Investigating the Robustness of Subtask Distillation under Spurious Correlation
Pattarawat Chormai, Klaus-Robert Müller, Grégoire Montavon
TL;DR
The paper investigates how spurious correlations in distillation data affect subtask distillation, comparing traditional and state-of-the-art methods including SubDistill across CNN and transformer teacher–student pairs. It demonstrates that SubDistill maintains high performance and closely mirrors the teacher's representations and decision strategies even when training data are heavily tainted, whereas simpler baselines degrade toward random predictions. By combining quantitative results with t-SNE and XAI analyses, the study connects robustness to both representation alignment and the preservation of task-focused decision strategies. The findings underscore the need for alignment-centric distillation and careful data curation to ensure reliable deployment of compact models in real-world environments with confounding patterns.
Abstract
Subtask distillation is an emerging paradigm in which compact, specialized models are extracted from large, general-purpose 'foundation models' for deployment in environments with limited resources or in standalone computer systems.
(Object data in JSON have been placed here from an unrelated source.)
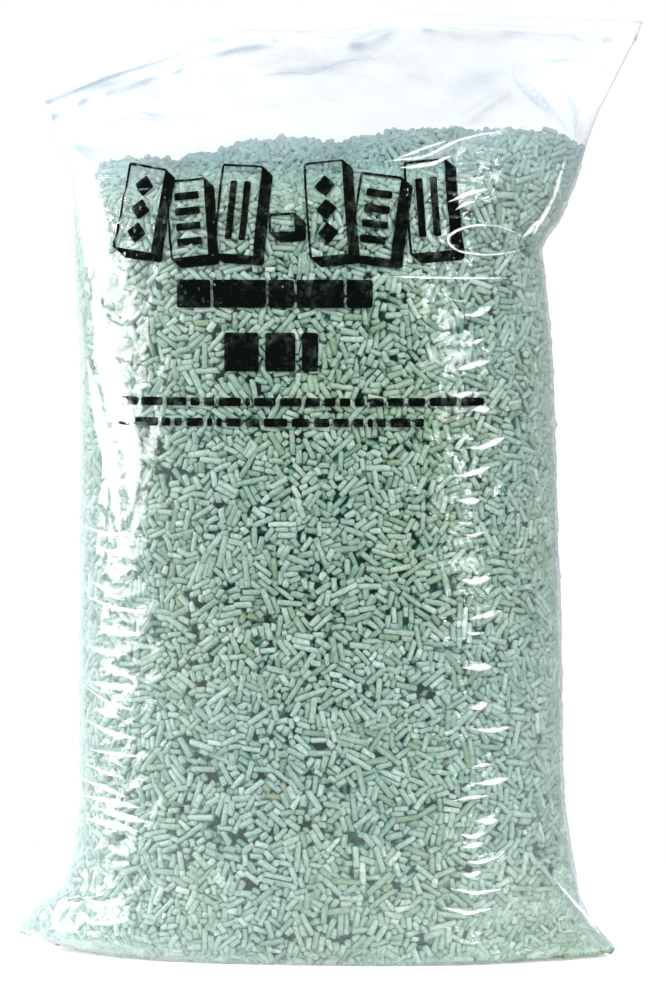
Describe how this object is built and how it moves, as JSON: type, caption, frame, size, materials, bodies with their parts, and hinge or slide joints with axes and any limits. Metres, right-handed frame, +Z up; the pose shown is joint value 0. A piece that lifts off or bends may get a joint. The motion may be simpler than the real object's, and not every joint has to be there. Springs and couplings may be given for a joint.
{
  "type": "cat litter bag",
  "caption": "Tall clear film bag packed with small cylindrical litter pellets, welded along its top, standing on its flat base.",
  "frame": {"origin": "centre of the flat base that the bag stands on", "axes": "+Z up from the base to the top weld; +X along the welds, to the right as the printed front is faced; -Y out of the printed front"},
  "size_m": [0.545, 0.254, 0.8142],
  "materials": {
    "film": "thin clear film, glossy, lightly creased, printed in black on the front",
    "pellet": "matt pressed fibre, pale grey-green"
  },
  "bodies": {
    "root": {"film_bag": "film", "pellet_fill": "pellet", "loose_pellet_01": "pellet", "loose_pellet_02": "pellet", "loose_pellet_03": "pellet", "loose_pellet_04": "pellet", "loose_pellet_05": "pellet", "loose_pellet_06": "pellet", "loose_pellet_07": "pellet", "loose_pellet_08": "pellet", "loose_pellet_09": "pellet", "loose_pellet_10": "pellet", "loose_pellet_11": "pellet", "loose_pellet_12": "pellet", "loose_pellet_13": "pellet", "loose_pellet_14": "pellet", "loose_pellet_15": "pellet", "loose_pellet_16": "pellet", "loose_pellet_17": "pellet", "loose_pellet_18": "pellet", "loose_pellet_19": "pellet", "loose_pellet_20": "pellet", "loose_pellet_21": "pellet", "loose_pellet_22": "pellet", "loose_pellet_23": "pellet", "loose_pellet_24": "pellet", "loose_pellet_25": "pellet", "loose_pellet_26": "pellet", "loose_pellet_27": "pellet", "loose_pellet_28": "pellet", "loose_pellet_29": "pellet", "loose_pellet_30": "pellet", "loose_pellet_31": "pellet", "loose_pellet_32": "pellet", "loose_pellet_33": "pellet", "loose_pellet_34": "pellet", "loose_pellet_35": "pellet", "loose_pellet_36": "pellet", "loose_pellet_37": "pellet", "loose_pellet_38": "pellet", "loose_pellet_39": "pellet", "loose_pellet_40": "pellet", "loose_pellet_41": "pellet", "loose_pellet_42": "pellet", "loose_pellet_43": "pellet", "loose_pellet_44": "pellet", "loose_pellet_45": "pellet", "loose_pellet_46": "pellet", "loose_pellet_47": "pellet", "loose_pellet_48": "pellet"}
  },
  "joints": []
}
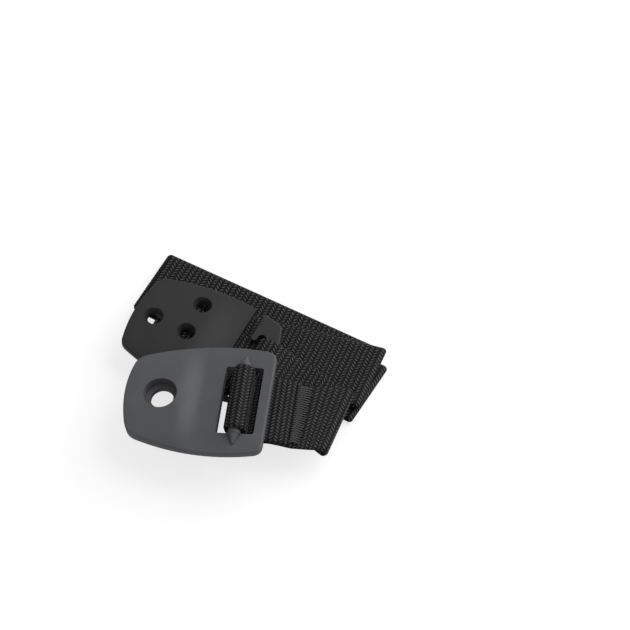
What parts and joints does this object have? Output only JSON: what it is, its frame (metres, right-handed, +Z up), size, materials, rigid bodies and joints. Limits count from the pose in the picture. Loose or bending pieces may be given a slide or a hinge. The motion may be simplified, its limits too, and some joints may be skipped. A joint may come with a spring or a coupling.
{
  "type": "furniture anti-tip strap",
  "caption": "Furniture anti-tip strap: folded webbing that joins a moulded television plate, sewn round its cross bar, to a moulded wall plate with a hooked strap slot.",
  "frame": {"origin": "below the middle of the whole part, on the surface that it lies on", "axes": "+Z up, +X along the television plate from its screw hole to its cross bar, +Y away from the viewer of the picture"},
  "size_m": [0.092, 0.086, 0.0227],
  "materials": {
    "tv_plate": "matt black moulded nylon",
    "wall_plate": "matt black moulded nylon",
    "webbing_strap": "black woven webbing"
  },
  "bodies": {
    "strap": {"webbing_strap": "webbing_strap", "wall_plate": "wall_plate"},
    "television_plate": {"tv_plate": "tv_plate"}
  },
  "joints": [
    {"name": "tv_plate_swing", "type": "hinge", "parent": "strap", "child": "television_plate", "pos_m": [-0.00119, -0.02164, 0.0188], "axis": [0, 1, 0], "range_deg": [0, 8]}
  ]
}
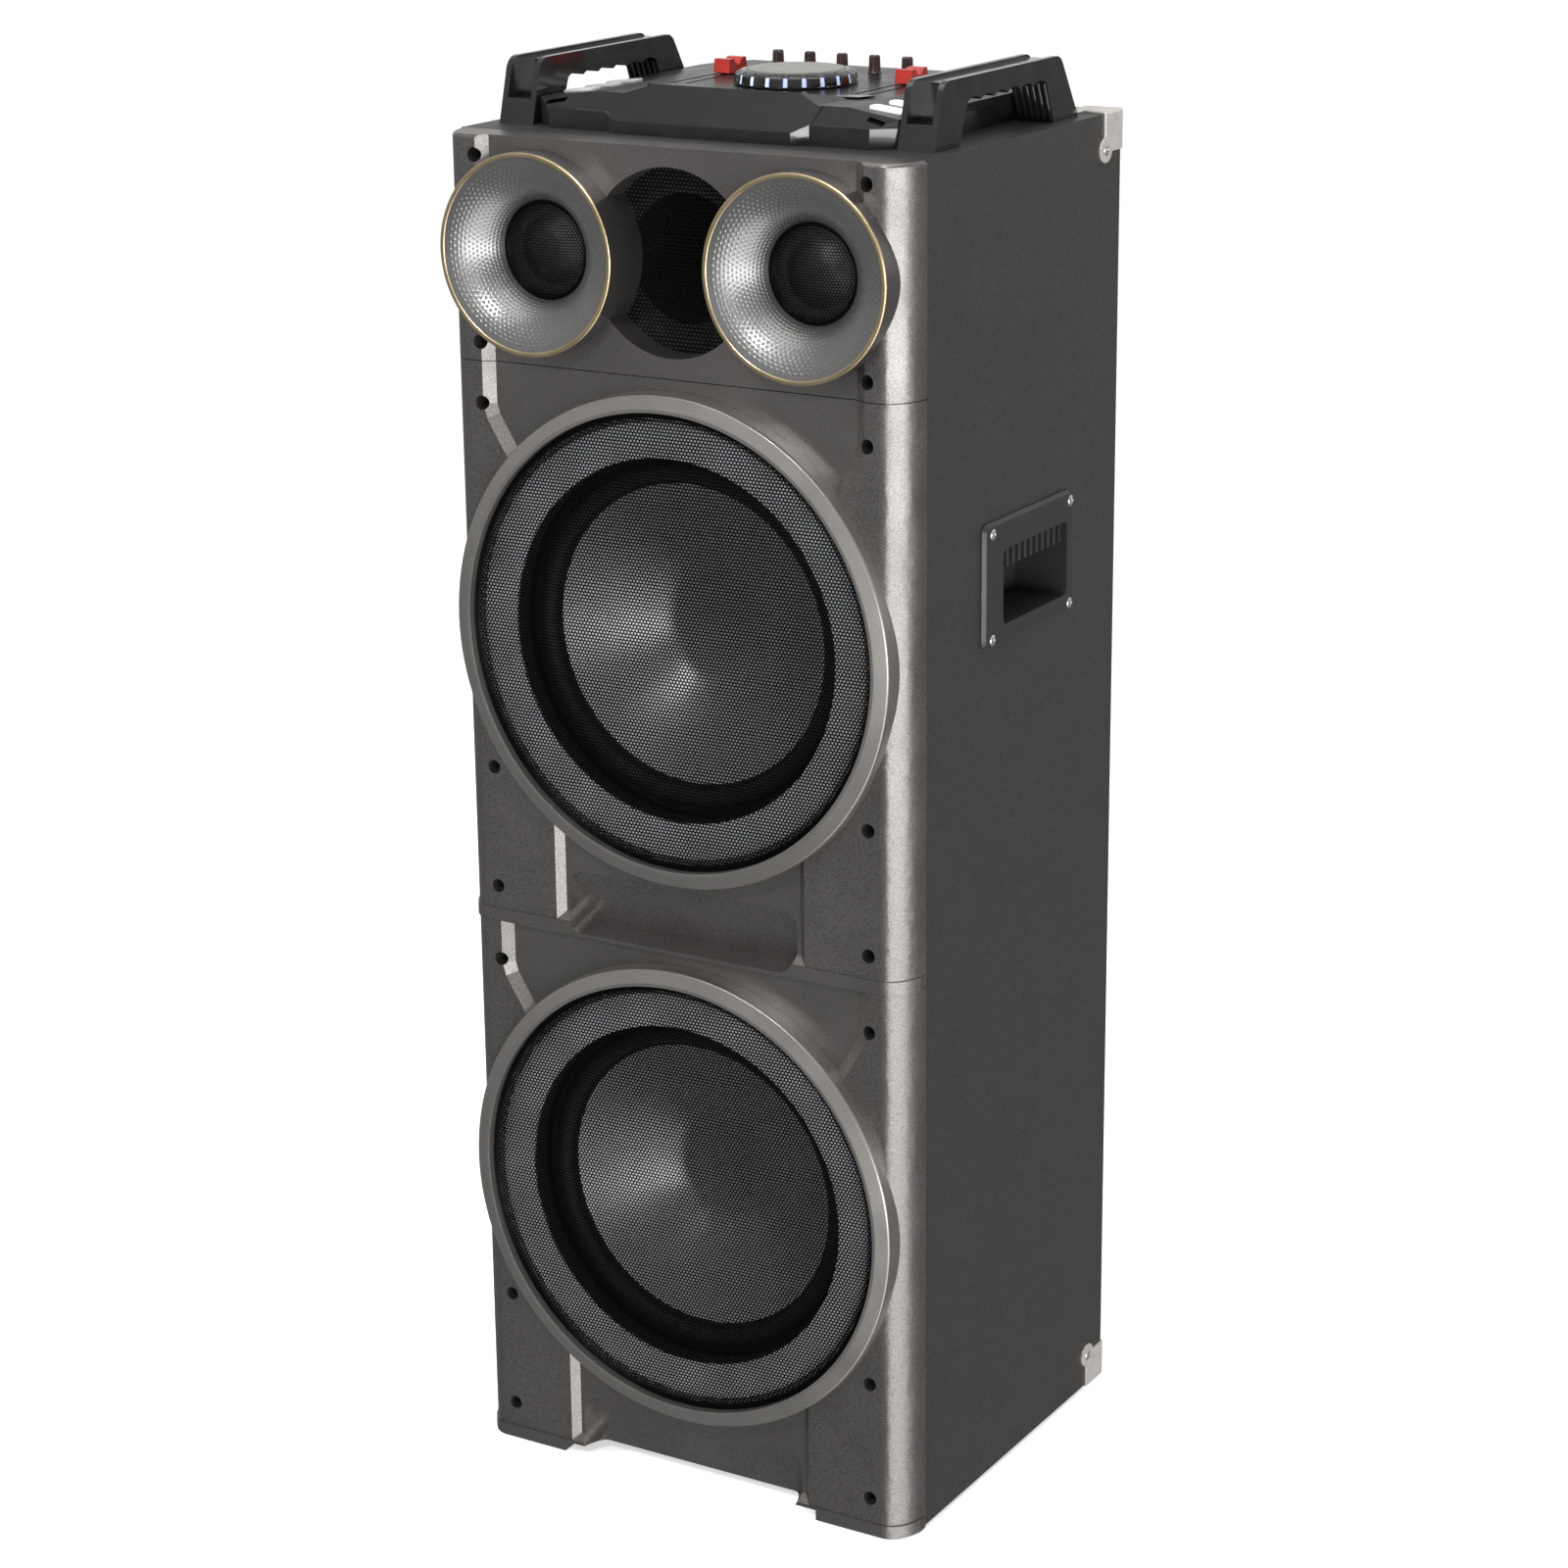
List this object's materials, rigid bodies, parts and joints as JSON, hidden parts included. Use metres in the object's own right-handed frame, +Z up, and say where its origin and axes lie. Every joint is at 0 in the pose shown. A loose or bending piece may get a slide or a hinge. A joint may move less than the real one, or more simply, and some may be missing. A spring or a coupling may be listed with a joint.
{
  "type": "party speaker",
  "caption": "Tall floor-standing party speaker with stacked round woofers, twin horns, a port, carry handles and a control console on its top.",
  "frame": {"origin": "on the floor under the middle of the whole object", "axes": "+X is the right side seen from the front, the front faces -Y, +Z is up"},
  "size_m": [0.3904, 0.3484, 1.0655],
  "materials": {
    "cabinet_vinyl": "black fine-grained vinyl over fibreboard",
    "silver_fascia": "gunmetal silver metallic paint",
    "silver_ring": "lighter silver metallic paint",
    "dark_steel": "black oxide",
    "black_mesh": "perforated steel, satin black",
    "grey_trim": "blue-grey satin",
    "magnet_iron": "ferrite and plated steel",
    "black_rubber": "matt",
    "cone_paper": "silver-grey coated cone",
    "horn_silver": "silver metallic flare, dark housing",
    "gold_trim": "pale gold, satin",
    "black_plastic": "fine texture",
    "gloss_black": "gloss",
    "nickel": "nickel plated",
    "bright_steel": "plated",
    "deck_satin": "satin, finely textured",
    "disc_grey": "satin spun grey",
    "red_plastic": "semi-gloss",
    "pad_white": "translucent silicone",
    "pad_grey": "translucent silicone",
    "knob_black": "black with a dark red sheen",
    "panel_metal": "black powder coat",
    "board_green": "circuit board with parts"
  },
  "bodies": {
    "cabinet": {"side_panel_left": "cabinet_vinyl", "side_panel_right": "cabinet_vinyl", "top_panel": "cabinet_vinyl", "bottom_panel": "cabinet_vinyl", "rear_panel": "cabinet_vinyl", "front_baffle": "cabinet_vinyl", "fascia_upper": "silver_fascia", "fascia_middle": "silver_fascia", "fascia_lower": "silver_fascia", "fascia_screws": "dark_steel", "woofer_ring_upper": "silver_ring", "woofer_grille_upper": "black_mesh", "woofer_trim_upper": "grey_trim", "woofer_basket_upper": "dark_steel", "woofer_magnet_upper": "magnet_iron", "woofer_surround_upper": "black_rubber", "woofer_ring_lower": "silver_ring", "woofer_grille_lower": "black_mesh", "woofer_trim_lower": "grey_trim", "woofer_basket_lower": "dark_steel", "woofer_magnet_lower": "magnet_iron", "woofer_surround_lower": "black_rubber", "horn_left": "horn_silver", "tweeter_driver_left": "magnet_iron", "side_handle_left": "black_plastic", "top_handle_left": "gloss_black", "horn_right": "horn_silver", "tweeter_driver_right": "magnet_iron", "side_handle_right": "black_plastic", "top_handle_right": "gloss_black", "horn_trims": "gold_trim", "tweeter_grilles": "black_mesh", "port_grille": "black_mesh", "port_tube": "black_plastic", "corner_protectors": "nickel", "cabinet_screws": "bright_steel", "rubber_feet": "black_rubber", "console_base": "gloss_black", "console_deck": "deck_satin", "amp_panel": "panel_metal", "rear_sockets": "black_plastic", "amplifier_module": "board_green"},
    "woofer_cone_upper": {"woofer_cone_upper": "cone_paper"},
    "woofer_cone_lower": {"woofer_cone_lower": "cone_paper"},
    "jog": {"jog_wheel": "gloss_black", "jog_disc": "disc_grey"},
    "fader_left": {"fader_left": "red_plastic"},
    "pad_left_1": {"pad_left_1": "pad_grey"},
    "pad_left_2": {"pad_left_2": "pad_grey"},
    "pad_left_3": {"pad_left_3": "pad_grey"},
    "fader_right": {"fader_right": "red_plastic"},
    "pad_right_1": {"pad_right_1": "pad_white"},
    "pad_right_2": {"pad_right_2": "pad_white"},
    "pad_right_3": {"pad_right_3": "pad_white"},
    "knob_1": {"knob_1": "knob_black"},
    "knob_2": {"knob_2": "knob_black"},
    "knob_3": {"knob_3": "knob_black"},
    "knob_4": {"knob_4": "knob_black"},
    "knob_5": {"knob_5": "knob_black"},
    "power_switch": {"power_switch": "gloss_black"}
  },
  "joints": [
    {"name": "woofer_upper_stroke", "type": "slide", "parent": "cabinet", "child": "woofer_cone_upper", "axis": [0, -1, 0], "range_m": [-0.004, 0.004], "stiffness_N_per_m": 2500},
    {"name": "woofer_lower_stroke", "type": "slide", "parent": "cabinet", "child": "woofer_cone_lower", "axis": [0, -1, 0], "range_m": [-0.004, 0.004], "stiffness_N_per_m": 2500},
    {"name": "jog_spin", "type": "hinge", "parent": "cabinet", "child": "jog", "pos_m": [0, 0.01865, 1.044], "axis": [0, 0, 1], "continuous": true},
    {"name": "fader_left_slide", "type": "slide", "parent": "cabinet", "child": "fader_left", "axis": [0, 1, 0], "range_m": [-0.066, 0.021]},
    {"name": "fader_right_slide", "type": "slide", "parent": "cabinet", "child": "fader_right", "axis": [0, 1, 0], "range_m": [-0.066, 0.021]},
    {"name": "knob_1_turn", "type": "hinge", "parent": "cabinet", "child": "knob_1", "pos_m": [-0.0548, 0.08565, 1.044], "axis": [0, 0, 1], "range_deg": [-150, 150]},
    {"name": "knob_2_turn", "type": "hinge", "parent": "cabinet", "child": "knob_2", "pos_m": [-0.0274, 0.08565, 1.044], "axis": [0, 0, 1], "range_deg": [-150, 150]},
    {"name": "knob_3_turn", "type": "hinge", "parent": "cabinet", "child": "knob_3", "pos_m": [0, 0.08565, 1.044], "axis": [0, 0, 1], "range_deg": [-150, 150]},
    {"name": "knob_4_turn", "type": "hinge", "parent": "cabinet", "child": "knob_4", "pos_m": [0.0274, 0.08565, 1.044], "axis": [0, 0, 1], "range_deg": [-150, 150]},
    {"name": "knob_5_turn", "type": "hinge", "parent": "cabinet", "child": "knob_5", "pos_m": [0.0548, 0.08565, 1.044], "axis": [0, 0, 1], "range_deg": [-150, 150]},
    {"name": "pad_left_1_press", "type": "slide", "parent": "cabinet", "child": "pad_left_1", "axis": [0.1149, 0, -0.9934], "range_m": [0, 0.0012], "stiffness_N_per_m": 500},
    {"name": "pad_left_2_press", "type": "slide", "parent": "cabinet", "child": "pad_left_2", "axis": [0.1149, 0, -0.9934], "range_m": [0, 0.0012], "stiffness_N_per_m": 500},
    {"name": "pad_left_3_press", "type": "slide", "parent": "cabinet", "child": "pad_left_3", "axis": [0.1149, 0, -0.9934], "range_m": [0, 0.0012], "stiffness_N_per_m": 500},
    {"name": "pad_right_1_press", "type": "slide", "parent": "cabinet", "child": "pad_right_1", "axis": [-0.1149, 0, -0.9934], "range_m": [0, 0.0012], "stiffness_N_per_m": 500},
    {"name": "pad_right_2_press", "type": "slide", "parent": "cabinet", "child": "pad_right_2", "axis": [-0.1149, 0, -0.9934], "range_m": [0, 0.0012], "stiffness_N_per_m": 500},
    {"name": "pad_right_3_press", "type": "slide", "parent": "cabinet", "child": "pad_right_3", "axis": [-0.1149, 0, -0.9934], "range_m": [0, 0.0012], "stiffness_N_per_m": 500},
    {"name": "power_switch_rock", "type": "hinge", "parent": "cabinet", "child": "power_switch", "pos_m": [0.04, 0.15865, 0.153], "axis": [1, 0, 0], "range_deg": [0, 16]}
  ]
}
Although distillation uses a teacher model, it still relies on a dataset that is often limited in size and may lack representativeness or exhibit spurious correlations. In this paper, we evaluate established distillation methods, as well as the recent SubDistill method, when using data with spurious correlations for distillation. As the strength of the correlations increases, we observe a widening gap between advanced methods, such as SubDistill, which remain fairly robust, and some baseline methods, which degrade to near-random performance. Overall, our study underscores the challenges of knowledge distillation when applied to imperfect, real-world datasets, particularly those with spurious correlations.